START Source excerpt

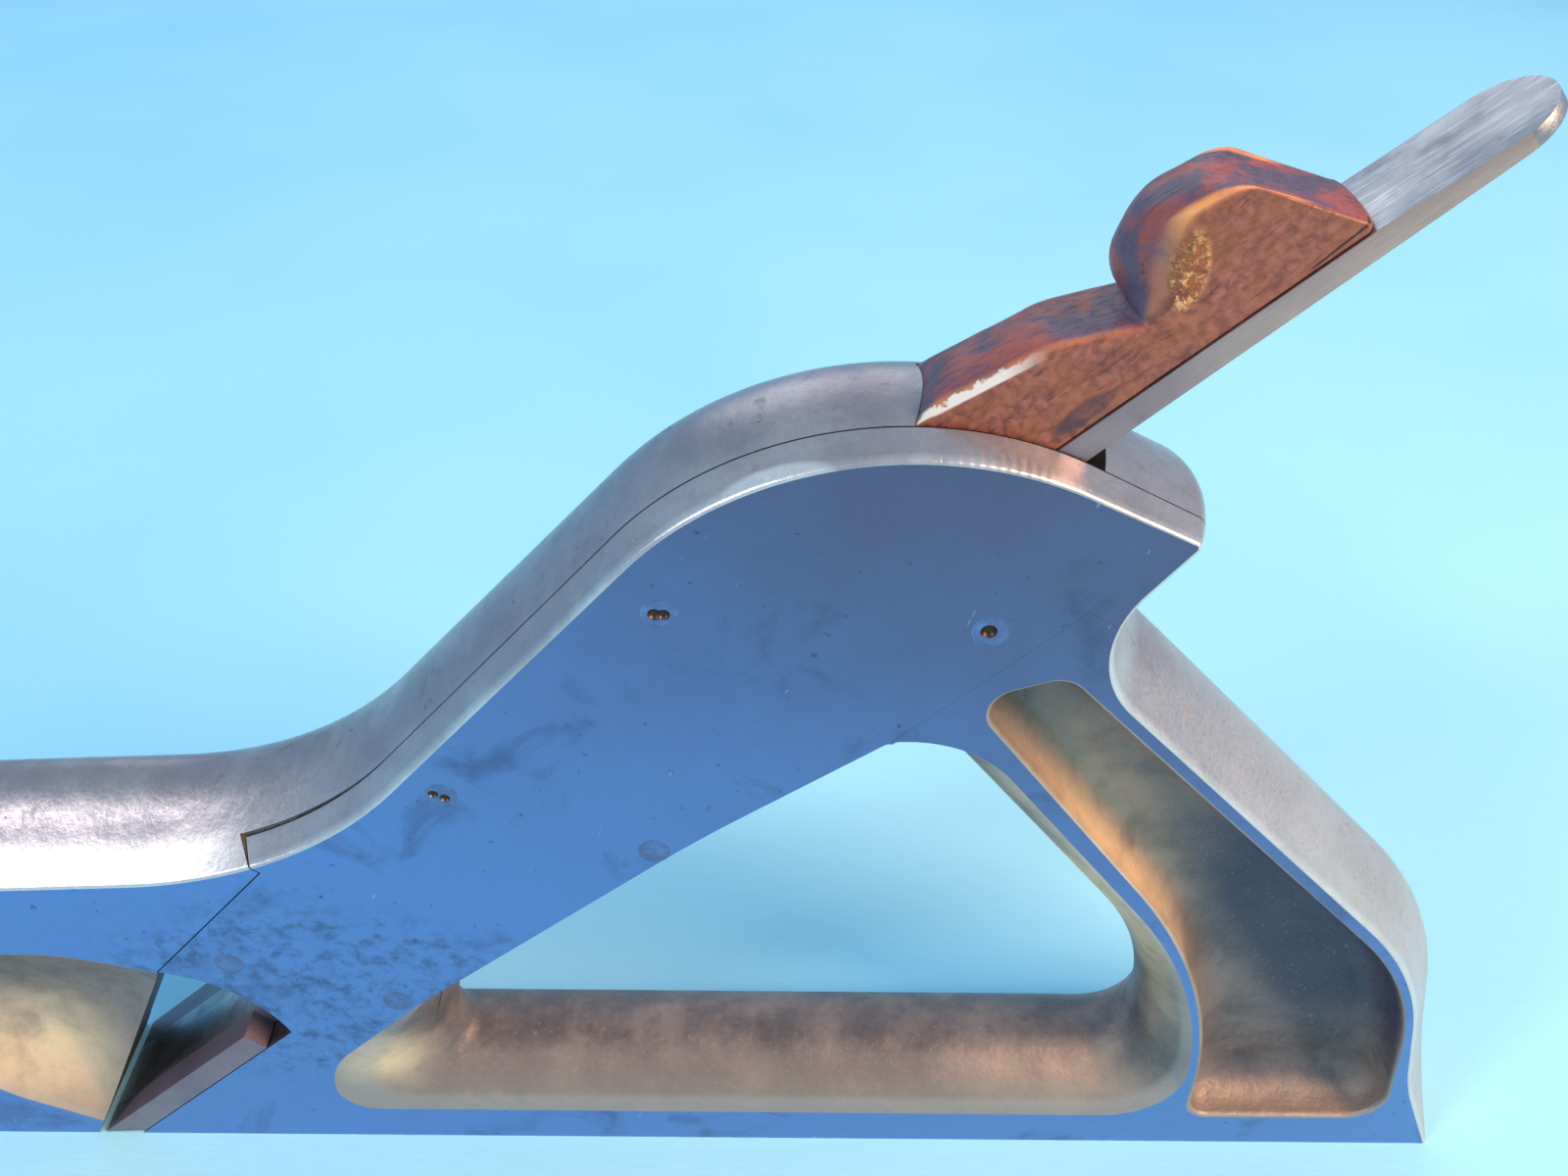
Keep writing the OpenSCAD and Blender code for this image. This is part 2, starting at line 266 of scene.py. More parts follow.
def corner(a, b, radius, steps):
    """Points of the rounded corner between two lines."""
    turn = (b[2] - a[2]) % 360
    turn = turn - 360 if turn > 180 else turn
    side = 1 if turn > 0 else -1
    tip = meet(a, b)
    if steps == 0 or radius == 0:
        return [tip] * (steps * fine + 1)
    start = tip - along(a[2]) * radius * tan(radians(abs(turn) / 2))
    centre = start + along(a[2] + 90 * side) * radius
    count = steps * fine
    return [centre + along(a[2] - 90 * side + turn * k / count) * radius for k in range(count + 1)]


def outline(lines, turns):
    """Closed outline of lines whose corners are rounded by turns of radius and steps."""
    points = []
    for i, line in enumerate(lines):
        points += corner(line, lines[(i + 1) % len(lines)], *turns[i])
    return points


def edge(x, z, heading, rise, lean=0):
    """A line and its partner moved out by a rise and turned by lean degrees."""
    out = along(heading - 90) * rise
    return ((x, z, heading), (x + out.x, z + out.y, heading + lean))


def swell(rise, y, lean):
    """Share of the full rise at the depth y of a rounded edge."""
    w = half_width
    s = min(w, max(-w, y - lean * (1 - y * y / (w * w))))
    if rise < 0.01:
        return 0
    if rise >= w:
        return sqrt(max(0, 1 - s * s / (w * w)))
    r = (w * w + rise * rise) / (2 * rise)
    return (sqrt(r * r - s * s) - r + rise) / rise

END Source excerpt

Repeat every line of the material exactly as given.

**Response below:**
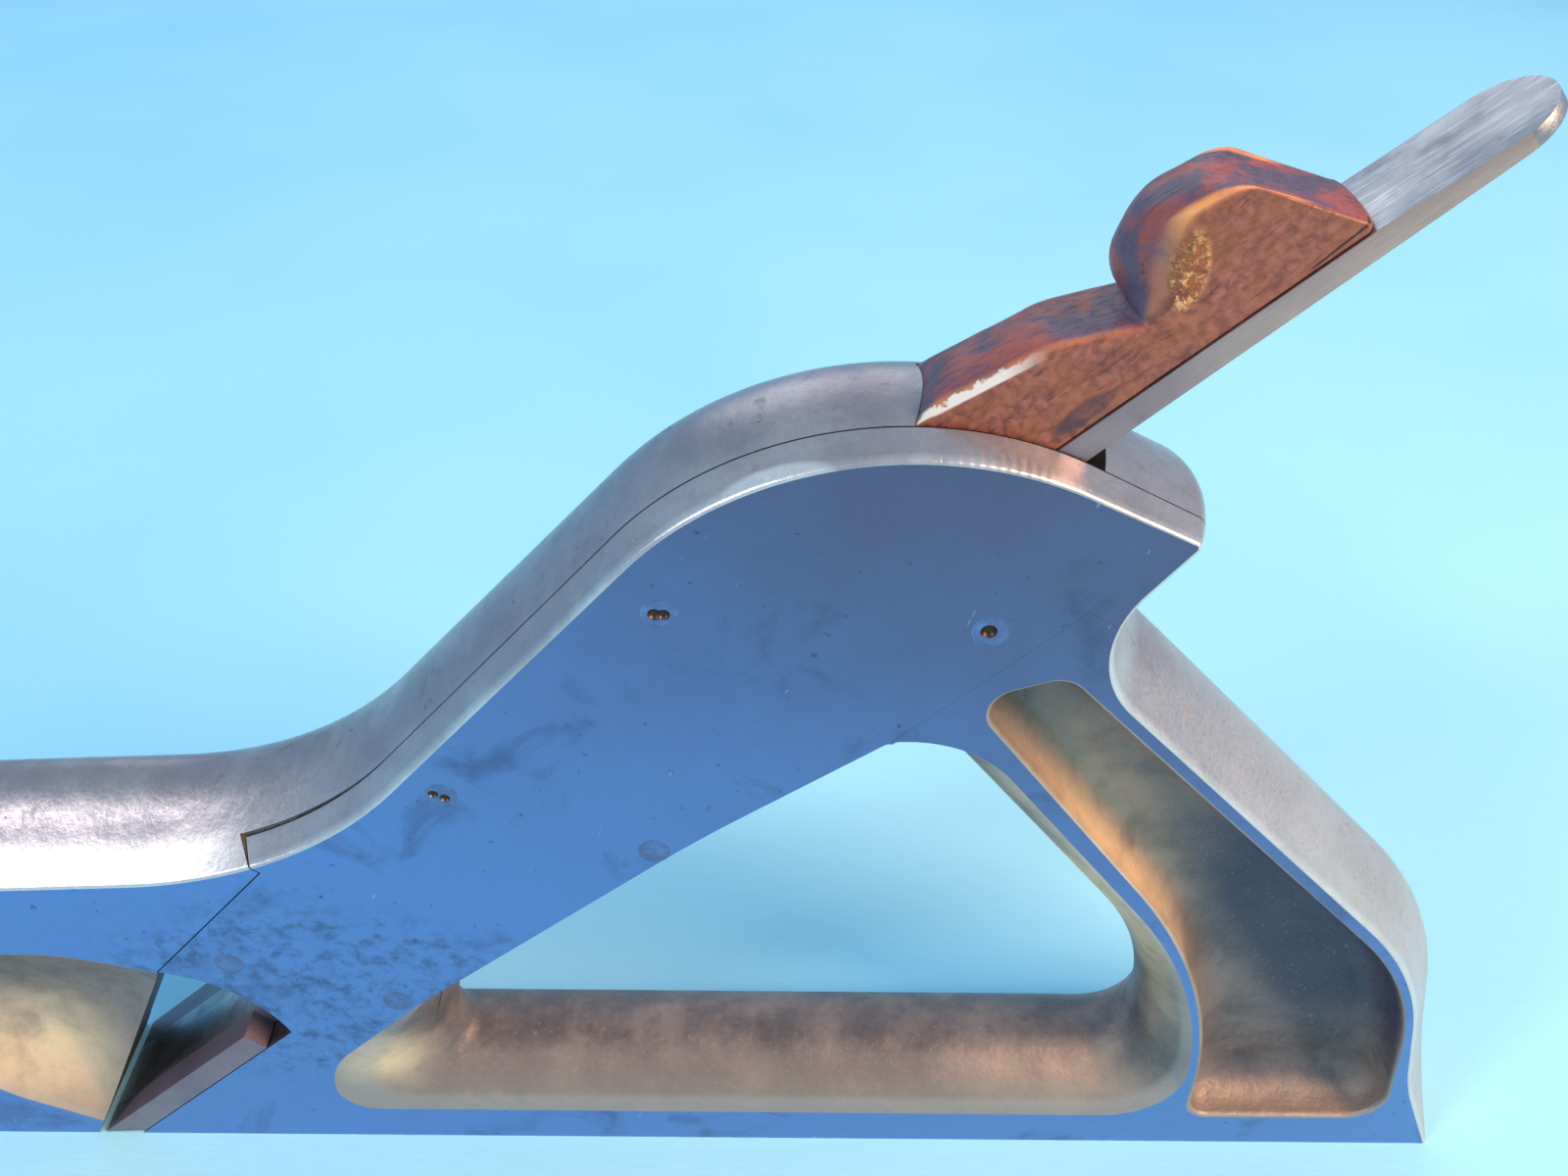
Keep writing the OpenSCAD and Blender code for this image. This is part 2, starting at line 266 of scene.py. More parts follow.
def corner(a, b, radius, steps):
    """Points of the rounded corner between two lines."""
    turn = (b[2] - a[2]) % 360
    turn = turn - 360 if turn > 180 else turn
    side = 1 if turn > 0 else -1
    tip = meet(a, b)
    if steps == 0 or radius == 0:
        return [tip] * (steps * fine + 1)
    start = tip - along(a[2]) * radius * tan(radians(abs(turn) / 2))
    centre = start + along(a[2] + 90 * side) * radius
    count = steps * fine
    return [centre + along(a[2] - 90 * side + turn * k / count) * radius for k in range(count + 1)]


def outline(lines, turns):
    """Closed outline of lines whose corners are rounded by turns of radius and steps."""
    points = []
    for i, line in enumerate(lines):
        points += corner(line, lines[(i + 1) % len(lines)], *turns[i])
    return points


def edge(x, z, heading, rise, lean=0):
    """A line and its partner moved out by a rise and turned by lean degrees."""
    out = along(heading - 90) * rise
    return ((x, z, heading), (x + out.x, z + out.y, heading + lean))


def swell(rise, y, lean):
    """Share of the full rise at the depth y of a rounded edge."""
    w = half_width
    s = min(w, max(-w, y - lean * (1 - y * y / (w * w))))
    if rise < 0.01:
        return 0
    if rise >= w:
        return sqrt(max(0, 1 - s * s / (w * w)))
    r = (w * w + rise * rise) / (2 * rise)
    return (sqrt(r * r - s * s) - r + rise) / rise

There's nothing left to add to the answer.